Elastomer Use in Sustainable Energy Generation
You will hear from:
- Dr Ashley Johnson
Scientific Advisor, Schlumberger Cambridge
Research on Geothermal Energy - Why do we need it? How do we get it?
The role of geothermal energy as a key element in any sustainable energy strategy providing base power and network stability will be discussed. There are challenges of drilling into heterogeneous very hard but heavily fractured formations. Sophisticated tools and hardware are needed to ensure conduits do go in the right place. Temperatures are well above 200°C and pressures are up to 100 MPa, both of which create extreme performance requirements for the elastomers used.
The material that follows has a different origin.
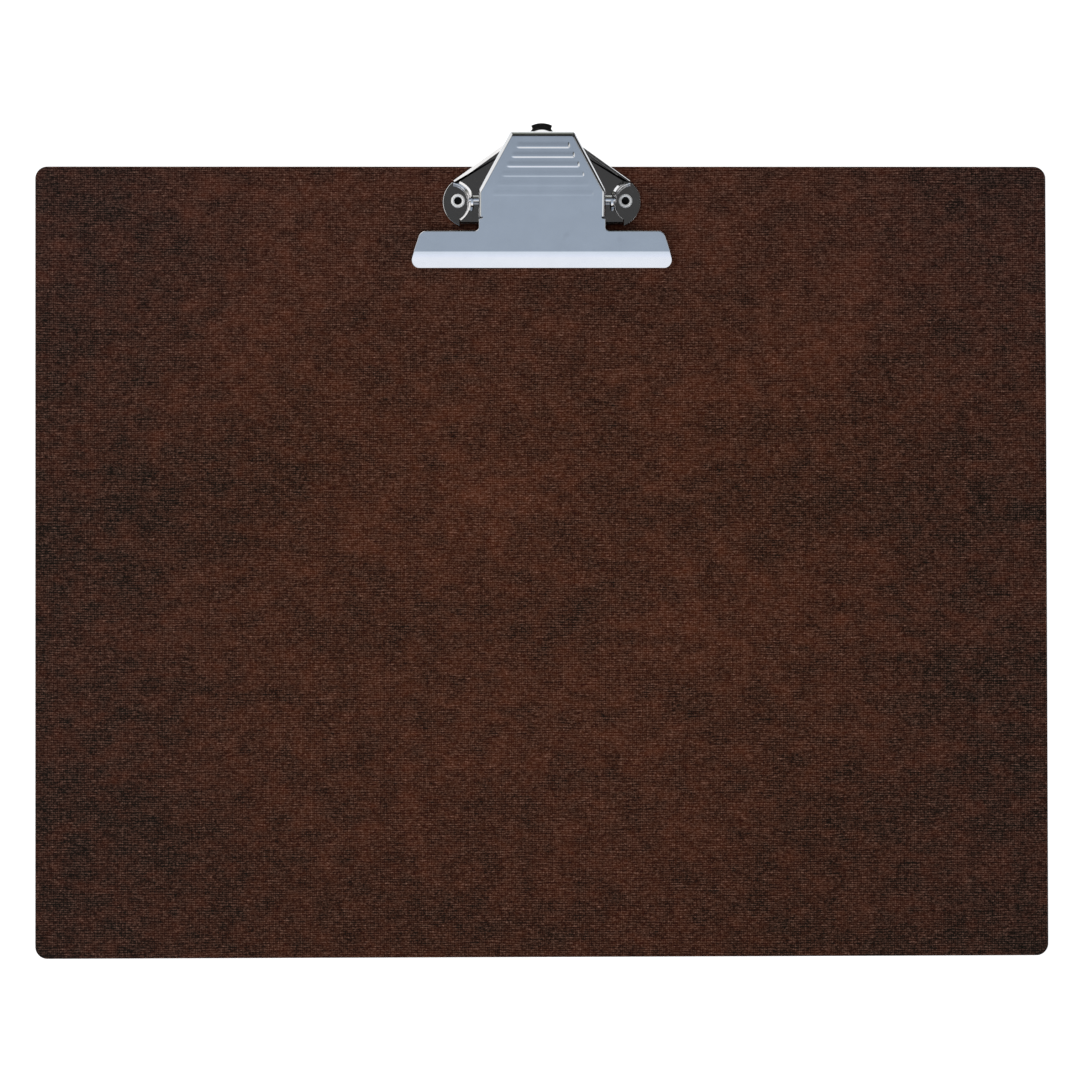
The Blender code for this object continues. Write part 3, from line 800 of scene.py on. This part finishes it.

- Professor Christopher Bowen
Professor of Materials, University of Bath
Elastomeric materials for energy and harvesting applications
The presentation provides an overview of the application of elastomer materials for energy and harvesting applications. This will include potential for use in dielectric elastomer generators and piezoelectric systems for conversion of mechanical motion into electrical power. Aspects related to materials design will be considered, for example the impact of permittivity, dielectric breakdown, and stiffness on performance and consideration to development of composite based materials. Aspects related to self-healing of properties will also be explored, such for recovery of dielectric properties after being subjected to conditions of high electrical stress.
- Tom Mackay
Senior Mechanical Engineer/Engineering Consultant, TTI Ltd
Inflatable elastomer membrane structures for wave energy devices
The development of wave energy convertors (WECs) is still a nascent field but one that offers significant potential to provide renewable electrical energy. There are a broad range of WEC types under development and the slow commercial roll-out of these devices is partly due to the challenging environment and the commercial pressures on Levelised Cost of Energy. A key aspect of energetic wave sites is the ratio between the majority of waves (operational waves) and the extreme survival waves that occur infrequently in storms. The hydrodynamic loading imparted by the large storm waves means that floating steel structures (conventional approach) need to be extremely strong which drives up cost and mass (which is undesirable for performance) and is structurally inefficient. All WECs need a water displacing volume (that is usually buoyant) in order to capture the energy from the waves and generally the larger the volume the more powerful the device – but the structural challenge becomes more severe.
- Shing Hon Wong
Senior Product Engineer – Key Industries, James Walker & Co
Walkersele X-Gen: Seal Developments For Offshore Wind Energy
Offshore wind energy has grown significantly in recent times, and has seen an ever increasing quest for larger more efficient turbines, with nameplate capacities approaching in excess of 15MW. This capacity sees a greater demands placed on drive train components, most notably the main bearings, where large deformations can be observed. These deformations, coupled with demands for increased efficiency, creates sealing challenges for these bearings.
James Walker underwent a comprehensive development process resulting in the Walkersele X-Gen, featuring an innovative rubber and glass fibre composite construction with a new lip geometry suited to the sealing of grease, and an engineered finger spring moulded into the seal body to ensure constant seal contact in the most extreme deformation cases.
Research Scientist - Elastomer Group, Leibniz-Institut für Polymerforschung
Commercial Rubber-based Triboelectric Generators for Environmentally Viable Energy Harvesting Applications
Growing demand in sustainable energy devices for automobile industries and flexible electronics drives alternative energy-based solutions. Conventional battery-based power supplies pose significant shortcomings in terms of sustainability, durability and environmental impact. In contrast to the piezoelectric generators (PENGs), stretchable generators derived from triboelectric materials (TENGs) are superior in terms of output current. Furthermore, TENG utilizes highly flexible and mechanically robust elastomeric materials with long service life of up to a few hundred million cyclic operations. Recently, we developed a high-performance, tire-mounted, stretchable TENG-based energy harvester comprising of 100% amorphous commercial rubbers. The active components of the state-of-the-art generators were prepared by standard rubber-processing methods of solid-state mixing and vulcanization. Herein, we demonstrate the effect of contact modes, striking force, contact time, humidity, presence of organic solvent vapors on the performance of the rubber based triboelectric generators.
|13:30||Introduction by Julien Ramier & James Busfield|
|13:45||Dr Ashley Johnson|
|14:10||Professor Christopher Bowen|
|15:00||Shing Hon Wong|
There will be a Q&A Session after each speaker.